De vraag hoe om te gaan met Gods schepping is naar eigen zeggen een rode draad in Massinks leven. Hij studeerde theologie (Leiden) en filosofie (Amsterdam), is oudmedewerker van het wetenschappelijk instituut van de SGP en nu werkzaam op het ministerie van Buitenlandse Zaken. In 2013 promoveerde hij op de studie ”Blijvend thuis op aarde?”, een filosofische analyse van het begrip duurzaamheid.

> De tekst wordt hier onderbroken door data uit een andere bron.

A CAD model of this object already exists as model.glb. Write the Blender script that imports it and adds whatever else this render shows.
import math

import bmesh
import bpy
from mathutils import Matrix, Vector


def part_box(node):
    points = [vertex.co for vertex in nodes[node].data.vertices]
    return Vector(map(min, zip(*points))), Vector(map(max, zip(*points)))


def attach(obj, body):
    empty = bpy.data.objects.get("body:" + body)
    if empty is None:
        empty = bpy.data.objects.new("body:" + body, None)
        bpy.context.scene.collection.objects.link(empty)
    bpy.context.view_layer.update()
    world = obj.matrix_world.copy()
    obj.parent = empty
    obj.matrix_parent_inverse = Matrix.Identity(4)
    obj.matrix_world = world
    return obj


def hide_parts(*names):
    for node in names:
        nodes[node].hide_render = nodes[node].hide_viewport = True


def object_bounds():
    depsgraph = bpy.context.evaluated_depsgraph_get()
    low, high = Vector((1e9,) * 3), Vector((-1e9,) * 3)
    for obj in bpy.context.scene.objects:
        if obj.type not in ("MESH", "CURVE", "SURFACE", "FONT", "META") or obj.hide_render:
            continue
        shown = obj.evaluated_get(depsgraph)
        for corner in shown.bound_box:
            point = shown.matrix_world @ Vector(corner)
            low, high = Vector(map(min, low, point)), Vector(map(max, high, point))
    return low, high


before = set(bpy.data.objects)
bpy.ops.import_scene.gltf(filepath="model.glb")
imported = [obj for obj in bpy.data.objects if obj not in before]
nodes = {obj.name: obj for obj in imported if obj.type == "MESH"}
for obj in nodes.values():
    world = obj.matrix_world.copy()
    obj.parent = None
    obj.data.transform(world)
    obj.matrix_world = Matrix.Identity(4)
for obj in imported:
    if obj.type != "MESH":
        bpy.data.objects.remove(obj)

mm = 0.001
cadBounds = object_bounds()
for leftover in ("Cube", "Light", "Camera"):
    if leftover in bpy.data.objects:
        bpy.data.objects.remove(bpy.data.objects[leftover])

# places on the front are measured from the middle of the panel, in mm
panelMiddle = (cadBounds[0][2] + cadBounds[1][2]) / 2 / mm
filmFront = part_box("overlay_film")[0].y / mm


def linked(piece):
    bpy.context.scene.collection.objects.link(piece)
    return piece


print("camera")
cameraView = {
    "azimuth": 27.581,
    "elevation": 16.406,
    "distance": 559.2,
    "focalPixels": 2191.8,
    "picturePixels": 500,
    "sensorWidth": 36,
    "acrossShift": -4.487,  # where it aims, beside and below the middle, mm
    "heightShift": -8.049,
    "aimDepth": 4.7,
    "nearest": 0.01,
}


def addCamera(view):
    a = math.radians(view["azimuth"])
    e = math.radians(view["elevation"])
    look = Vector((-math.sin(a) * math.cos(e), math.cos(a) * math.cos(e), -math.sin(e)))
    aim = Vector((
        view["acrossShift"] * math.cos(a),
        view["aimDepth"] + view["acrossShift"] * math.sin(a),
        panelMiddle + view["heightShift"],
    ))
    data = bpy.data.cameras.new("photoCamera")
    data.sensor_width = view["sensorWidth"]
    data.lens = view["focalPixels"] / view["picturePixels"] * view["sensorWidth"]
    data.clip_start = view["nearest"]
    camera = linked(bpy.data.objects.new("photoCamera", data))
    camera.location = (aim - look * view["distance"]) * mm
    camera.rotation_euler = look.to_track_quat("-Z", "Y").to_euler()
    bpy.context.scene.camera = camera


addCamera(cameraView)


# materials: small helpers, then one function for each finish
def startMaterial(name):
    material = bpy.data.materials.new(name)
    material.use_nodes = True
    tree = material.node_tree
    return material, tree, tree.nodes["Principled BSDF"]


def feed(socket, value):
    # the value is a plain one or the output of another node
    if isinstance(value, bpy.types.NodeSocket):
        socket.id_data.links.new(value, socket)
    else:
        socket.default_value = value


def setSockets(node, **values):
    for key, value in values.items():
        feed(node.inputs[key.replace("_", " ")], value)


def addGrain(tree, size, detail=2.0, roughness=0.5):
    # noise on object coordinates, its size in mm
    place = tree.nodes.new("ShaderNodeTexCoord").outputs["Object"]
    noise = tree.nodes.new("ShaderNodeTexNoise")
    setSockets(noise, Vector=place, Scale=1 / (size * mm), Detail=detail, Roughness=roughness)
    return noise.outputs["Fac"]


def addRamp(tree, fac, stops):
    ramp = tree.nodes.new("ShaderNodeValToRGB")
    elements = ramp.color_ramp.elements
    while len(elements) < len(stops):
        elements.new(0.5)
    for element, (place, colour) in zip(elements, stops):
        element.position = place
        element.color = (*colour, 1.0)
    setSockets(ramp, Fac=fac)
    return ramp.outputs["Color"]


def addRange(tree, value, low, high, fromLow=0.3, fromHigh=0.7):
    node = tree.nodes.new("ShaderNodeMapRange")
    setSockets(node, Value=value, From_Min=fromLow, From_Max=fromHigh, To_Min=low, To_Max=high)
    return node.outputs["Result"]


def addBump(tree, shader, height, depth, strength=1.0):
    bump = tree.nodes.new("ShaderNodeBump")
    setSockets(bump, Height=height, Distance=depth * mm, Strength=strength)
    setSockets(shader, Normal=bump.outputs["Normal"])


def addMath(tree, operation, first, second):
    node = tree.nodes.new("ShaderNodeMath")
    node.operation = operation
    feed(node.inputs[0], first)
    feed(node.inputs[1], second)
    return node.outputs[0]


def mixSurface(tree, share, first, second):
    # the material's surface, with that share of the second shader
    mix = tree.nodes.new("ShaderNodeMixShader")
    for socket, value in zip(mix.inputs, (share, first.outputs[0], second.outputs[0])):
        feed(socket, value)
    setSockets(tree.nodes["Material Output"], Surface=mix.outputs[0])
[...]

In ”Oog voor de schepping” kiest Massink voor een brede visie op duurzaamheid, waarbij sprake is van een ideaal evenwicht tussen ecologische, economische én sociale zaken, zodat ook de relatie met het armoedevraagstuk aan bod komt. „Wat ik beoog is bewustwording. Pas als we ons goed verdiepen in de ernst van een probleem zijn we geneigd er iets aan te doen.” Na een inleidende beschouwing geeft Massink in het tweede hoofdstuk een verkenning van de Bijbelse motieven voor duurzaamheid. In plaats van het zoeken naar een „paradijselijke blauwdruk voor het milieu- en natuurbeleid”, oriënteert hij zich liever op Gods eigen blijvende zorg voor onze planeet. „De aarde is eigendom van een drie-enig God, Die deze aarde gemaakt heeft en er met alle zorg op betrokken blijft, ook na de zondeval.”

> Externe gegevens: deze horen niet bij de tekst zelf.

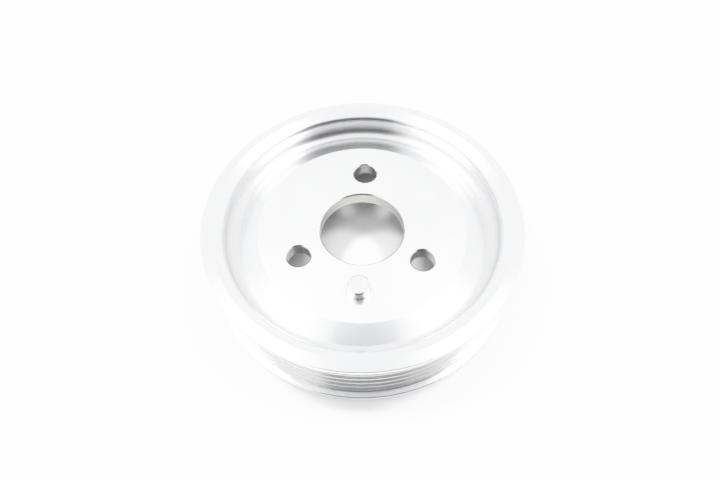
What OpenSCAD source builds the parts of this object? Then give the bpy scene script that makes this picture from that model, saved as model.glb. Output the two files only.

In hoofdstuk 3 volgt een schets van de ”onduurzame” actuele situatie, wereldwijd, in Europa en in Nederland. Over de klimaatverandering, de teloorgang van de biodiversiteit, over chemische vervuiling (bijvoorbeeld de tienduizenden kilo’s plastic die dagelijks (!) aanspoelen op de stranden van Indonesië) of de luchtverontreiniging (met jaarlijks 3 miljoen doden tot gevolg). „Als we zouden willen kunnen we als mensheid de milieudruk gemakkelijk verminderen door andere keuzes te maken”, schrijft Massink in het laatste hoofdstuk, waarin hij de lezer dicht op de huid komt, met allerlei praktische tips op het gebied van wonen, reizen, eten, kleding, de aanschaf van spullen etc. In essentie klinken hier dezelfde tonen als na het rapport van de Club van Rome. Je mag van harte hopen dat ze ditmaal niet aan dovemansoren zijn gericht.
Om te onderstrepen dat het hem om duurzaamheid in het dagelijks leven te doen is, heeft Massink beknopte interviews opgenomen met mensen die daar op grond van hun christelijke levensvisie ernst mee maken, onder wie een directeur van een scholengemeenschap, een melkveehouder en een leverancier van ledverlichting. Een van hen, architect Albert Luijk, zegt: „Laat je niet verlammen door de gedachte dat je een van de weinigen bent die aan duurzaamheid doen of dat de daden van individuen te weinig uitwerken. Het is een opdracht en dat vraagt gehoorzaamheid aan onze Schepper, met vreugde, want het is telkens weer een prachtige uitdaging en een goed doel.”
Ook Trudy Vuik wordt geïnterviewd, een ‘groene’ moeder van zeven kinderen, die kleding koopt in kringloopwinkels en bij wie de pot uitsluitend seizoensgroenten schaft. Ze gaf vorig jaar een gastles over haar duurzame levensstijl op een reformatorische school. „De leerlingen vonden mijn verhaal best wel vreemd.” Er is dus nog een wereld te winnen. Maar ze blijft opgewekt. „Misschien dat ze later nog eens op een andere manier terugkijken op deze les. Ik kan het hun niet opleggen, het is een kwestie van overtuiging.”
Massink schreef een urgent boek. De kracht van zijn betoog zit in de heldere, haast onderkoelde presentatie van veel relevante informatie. Alles staat in het kader van de oproep tot een leven in tevredenheid. „Calvinisten gelden wel als sobere matige mensen. Misschien waren ze dat ooit ook wel. Maar zijn ze dat nu nog?” De motivatie voor een matig consumptiepatroon bestaat uit het besef dat God voor ons wil zorgen. „Wie zich dat realiseert, hoeft niet meer te graaien.” Dat geldt zowel voor ”links” als voor ”rechts”. Mocht er een tweede druk komen, wat ik Massink toewens, dan moet een eindredacteur nog even kijken naar de pagina’s 10 en 13, waar een vrijwel identieke alinea staat.